Wentz's injury concerns are just a tad overblown (you can't script a late-hit-induced concussion in the playoffs after playing all 16 games, as was the case in 2019). But now, instead of simply hoping Sudfeld is sufficient as both the No. 2 and developmental passer behind Wentz, the Eagles have a genuinely rock-solid prospect in Hurts. Under Pederson and his revamped offensive staff, the 21-year-old national champion could simply sit and learn behind Wentz. He could step in either alongside or in place of Sudfeld in the event of an emergency. Heck, he could suit up on Day One like some have suggested.
Either way, the Eagles clearly own a better QB room, even if a double-dip at wide receiver or another skill position would've satisfied more fans. Let's not forget Philly spent its 21st overall pick getting Wentz a guy with similarities to Tyreek Hill. Worst-case scenario, the Eagles overspent on a backup after already adding a bona fide play-maker to their offense.

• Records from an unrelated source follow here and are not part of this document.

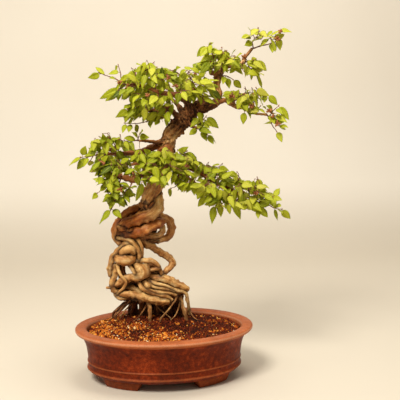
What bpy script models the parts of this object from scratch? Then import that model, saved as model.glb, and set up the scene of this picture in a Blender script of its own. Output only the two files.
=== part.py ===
"""Korean hornbeam bonsai: coiled bare roots, a leaning trunk and leafy sprays,
standing in granular soil in an oval clay pot with four feet.

The pot's long side runs along X and its front faces -Y. Lengths are in metres,
except in the routes below, which are hand-set in millimetres.
"""
import math
import random

import bmesh
import bpy
from mathutils import Matrix, Vector
from mathutils.bvhtree import BVHTree

MM = 0.001
GAP = 0.0003                 # clear space left between pieces that touch
SEED = 11

# Pot
POT_HALF_LENGTH = 0.178
POT_HALF_WIDTH = 0.1285
POT_SEGMENTS = 36
FLOOR_TOP = 0.027
DRAIN_SPREAD = 0.062         # drain holes, left and right of the middle
DRAIN_RADIUS = 0.008
# Each ring of the pot: half length and height, up the outside, over the rim, down the inside
POT_PROFILE = (
    (0.148, 0.018), (0.155, 0.0205), (0.1565, 0.026), (0.152, 0.031), (0.152, 0.040),
    (0.157, 0.044), (0.153, 0.049), (0.156, 0.075), (0.161, 0.088), (0.172, 0.0945),
    (0.1775, 0.097), (0.178, 0.103), (0.175, 0.106), (0.157, 0.106), (0.155, 0.1035),
    (0.150, 0.075), (0.143, 0.038), (0.134, FLOOR_TOP),
)
POT_INNER_RINGS = 4          # the last rings of the profile line the inside

# Feet, as stretches of the oval between two angles
FOOT_HEIGHT = 0.021
FOOT_INNER = 0.118
FOOT_OUTER_BOTTOM = 0.138
FOOT_OUTER_TOP = 0.144
FOOT_START = math.radians(31)
FOOT_END = math.radians(64)
FOOT_FLARE = math.radians(4)
FOOT_STEPS = 4

# Mesh squares over the drain holes
SCREEN_SIDE = 0.030
SCREEN_CELLS = 5
SCREEN_THICKNESS = 0.0012

# Soil
SOIL_EDGE = 0.0955
SOIL_LEVEL = 0.0985
MOUND_HEIGHT = 0.012
MOUND_SPREAD = 0.055
MOUND_CENTRE = (-0.021, 0.040)
SOIL_RINGS = (1.0, 0.90, 0.66, 0.36)
ROOT_END = 0.088             # how deep the roots reach into the soil
HOLE_SIDES = 8

# Where the eye stands that the routes below are set from, in front of the pot
EYE_DISTANCE = 1392.0
EYE_HEIGHT = 521.0
POT_TURN = math.radians(5.2)

# Leaves
LEAF_LENGTH = 0.024
LEAF_WIDTH = 0.56            # of its length
LEAF_THICKNESS = 0.0019      # at the rib
LEAF_CLEARANCE = 0.00035
# One edge of the blade: how far along it, and how wide of its half width
LEAF_EDGE = ((0.12, 0.76), (0.42, 1.0), (0.48, 0.78))
LEAF_RIB = 0.42              # where the rib is highest
LEAF_FOLD = 0.08             # how far the edges rise above the rib, of the length
LEAF_BEND = 0.12             # how far the tip bends down, of the length
# Turns about the blade's face and tilts up or down, in degrees, tried in this order
LEAF_BENDS = ((0, 0), (18, 0), (-18, 0), (0, 18), (0, -18), (32, 12), (-32, 12),
              (0, 34), (0, -34), (46, 0), (-46, 0))
BACK_DEPTH = 50.0            # stems farther back than this face the other way, in mm

# Trunk, roots and branches
WOOD_CELL = 0.0013           # size of the squares that its first skin is made of
WOOD_TRIANGLES = 4450

# Leafy stems, in mm
STEM_RADII = (1.6, 1.0)      # at the root and at the tip
STEM_SIDES = 4
STEM_STEP = 20.0
STEM_MARGIN = 0.002          # in metres, the least first piece of a stem
STEM_SHIFTS = (0, -5, 5, -10, 10, -16, 16)
STALK_RADIUS = 0.0007        # in metres
STALK_ANGLES = (math.radians(-30), math.radians(90), math.radians(210))
STALK_LEAST = 3.0            # the shortest stalk
STALK_TURN = 0.4             # a blade that turns back more than this stands on a short stalk

SHARP_ANGLE = math.radians(35)
WELDS = (0.000002, 0.00001, 0.00002)    # tried in this order where a union leaves a sliver

# Each limb is a route of points: across, height, depth behind the pot's middle, radius.
# Across and height are where the eye sees the point against the pot's middle plane.
TRUNK = (
    ((-38, 338, 20, 8), (-35, 348, 20, 13), (-28, 365, 20, 15), (-16, 385, 20, 15.5),
     (-6, 405, 20, 15), (2, 430, 20, 14.5), (7, 455, 20, 13.5), (8, 470, 20, 13.5),
     (13, 485, 20, 15), (27, 501, 20, 16), (40, 515, 20, 16), (52, 528, 20, 15),
     (64, 536, 19, 13), (78, 537, 18, 11), (91, 541, 16, 9), (100, 546, 15, 8), (109, 553, 14, 7)),
)
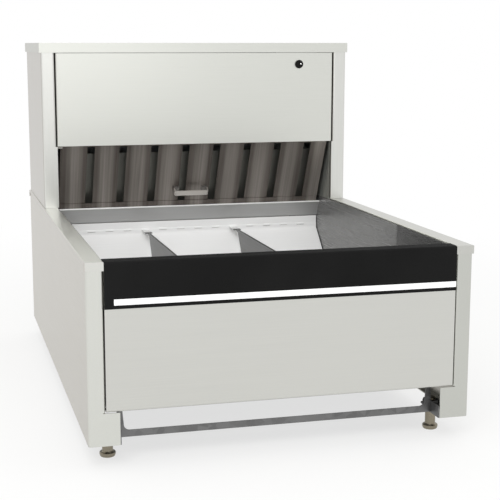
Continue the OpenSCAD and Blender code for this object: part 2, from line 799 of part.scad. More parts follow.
module duct_front_wall() {
    color("#8a8a8a") in_body() difference() {
        box([-inner_half, inner_half], [duct_y, duct_y + liner], [deck_low_z - liner / 2, hood_side_top - 0.6]);
        box([blower_x + scroll_r(scroll_from) * cos(scroll_from), blower_x + scroll_r(full_turn)],
            [duct_y - 1, duct_y + 3], [housing_z, housing_z + housing_h]);
        for (x = [heater_right, heater_far]) translate([x, 0, terminal_z])
            rod(tube_r + 0.1, [duct_y - 1, duct_y + 3]);
    }
}
module duct_side_wall() {
    z = deck_low_z + liner;
    color("#8a8a8a") in_body() along(duct_y + liner + 0.1, inner_rear_y - duct_y - liner - 0.1)
        fold([[duct_x, hood_side_top - 0.6], [duct_x, z], [inner_half - 0.3, z]], liner, liner);
}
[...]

Best-case scenario, Hurts is the selfless leader he was in college, becomes Wentz's sturdy No. 2 and/or develops into a starter and/or fetches the Eagles something big in a future trade.
Was his selection bold and risky, at least in the sense of passing on a chance to simply add more short-term help? Sure. Can it be written off from the jump? Absolutely not, chiefly because Hurts is too rock-solid of a young man and QB prospect to dismiss.